Diving expedition to the underground river of Son Doong

A team of British divers have dived the terminal sump of Hang Son Doong with support from Oxalis. In extremely challenging conditions, the sump was dived to a depth of -77m making it the deepest cave dive in Vietnam. The cave was also extended by a further 60m despite the difficulties of route finding in very poor visibility and the significant depths.

Diving in the sump the passage turned sharply to the left and descended very steeply in a vast tunnel. Due to the very low visibility of only 2 metres it was very difficult to make progress. The start of the sump was measured at a depth of -93m and going deeper. The divers were able to locate a roof at -60m and the floor an unknown depth below.
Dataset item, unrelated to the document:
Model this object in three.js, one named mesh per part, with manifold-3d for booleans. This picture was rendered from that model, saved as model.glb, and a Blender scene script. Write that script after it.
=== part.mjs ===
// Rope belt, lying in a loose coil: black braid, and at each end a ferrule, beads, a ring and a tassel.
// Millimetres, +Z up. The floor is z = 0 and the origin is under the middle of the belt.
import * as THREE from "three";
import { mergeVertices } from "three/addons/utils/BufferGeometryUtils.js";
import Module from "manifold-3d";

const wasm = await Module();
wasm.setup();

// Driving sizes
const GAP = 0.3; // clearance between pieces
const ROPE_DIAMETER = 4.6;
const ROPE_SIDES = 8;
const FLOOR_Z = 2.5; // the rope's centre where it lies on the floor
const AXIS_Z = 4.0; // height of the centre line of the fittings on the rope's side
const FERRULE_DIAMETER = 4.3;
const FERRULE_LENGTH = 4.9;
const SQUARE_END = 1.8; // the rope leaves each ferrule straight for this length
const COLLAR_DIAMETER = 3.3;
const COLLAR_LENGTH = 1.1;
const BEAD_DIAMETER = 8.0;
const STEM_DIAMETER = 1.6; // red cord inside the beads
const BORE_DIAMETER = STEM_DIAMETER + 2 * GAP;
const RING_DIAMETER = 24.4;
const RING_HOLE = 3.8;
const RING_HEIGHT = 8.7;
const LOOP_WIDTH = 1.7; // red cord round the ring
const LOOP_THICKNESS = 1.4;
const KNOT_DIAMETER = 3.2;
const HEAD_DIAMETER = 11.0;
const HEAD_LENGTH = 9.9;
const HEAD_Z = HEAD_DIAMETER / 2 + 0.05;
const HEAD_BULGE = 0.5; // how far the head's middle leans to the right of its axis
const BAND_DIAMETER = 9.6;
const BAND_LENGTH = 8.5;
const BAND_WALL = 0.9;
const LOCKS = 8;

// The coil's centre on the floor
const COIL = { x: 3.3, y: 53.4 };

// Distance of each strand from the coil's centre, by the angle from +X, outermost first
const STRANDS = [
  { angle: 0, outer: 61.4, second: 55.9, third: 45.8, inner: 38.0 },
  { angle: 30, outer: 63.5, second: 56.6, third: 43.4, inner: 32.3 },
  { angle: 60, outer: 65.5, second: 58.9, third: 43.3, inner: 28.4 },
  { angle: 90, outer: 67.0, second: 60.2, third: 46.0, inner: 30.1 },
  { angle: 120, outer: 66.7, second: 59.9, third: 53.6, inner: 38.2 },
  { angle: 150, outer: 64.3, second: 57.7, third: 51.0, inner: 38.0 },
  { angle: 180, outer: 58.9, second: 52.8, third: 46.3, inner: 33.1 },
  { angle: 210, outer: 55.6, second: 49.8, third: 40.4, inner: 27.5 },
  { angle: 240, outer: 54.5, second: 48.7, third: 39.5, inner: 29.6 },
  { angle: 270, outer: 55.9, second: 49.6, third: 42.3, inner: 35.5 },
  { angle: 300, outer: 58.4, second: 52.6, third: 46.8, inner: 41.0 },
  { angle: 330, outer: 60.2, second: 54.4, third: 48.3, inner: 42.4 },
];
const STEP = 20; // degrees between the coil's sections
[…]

Some dives required nearly 2 hours of safety stops (decompression) before being able to safely return to the surface.

The divers were using compressed air and therefore unable to dive any deeper without significant risk to themselves. In order to dive deeper or further into the cave they will need to plan to dive to a depth of up to -120metres and use special mixed gases of air and helium. Dives to this depth are extremely challenging and will require dives of up to 5 hours which will be predominantly to allow for decompression. Even if the divers are able to find the way on and start to ascend to the surface, they will still to make safety stops before surfacing into any new cave passage.

Dive history

  • 16.03.19

    Martin Holroyd, Recce dive of terminal sump to -25m.

  • 02.04.19

    Chris Jewell dived the terminal sump to -60m with no confirmed passage found.

  • 03.04.19

    Rick Stanton and Jason Mallinson continued with exploration and search for the way on. Passage believed to be entered and Jason reached a depth of -77m, the maximum limits for the divers on compressed air.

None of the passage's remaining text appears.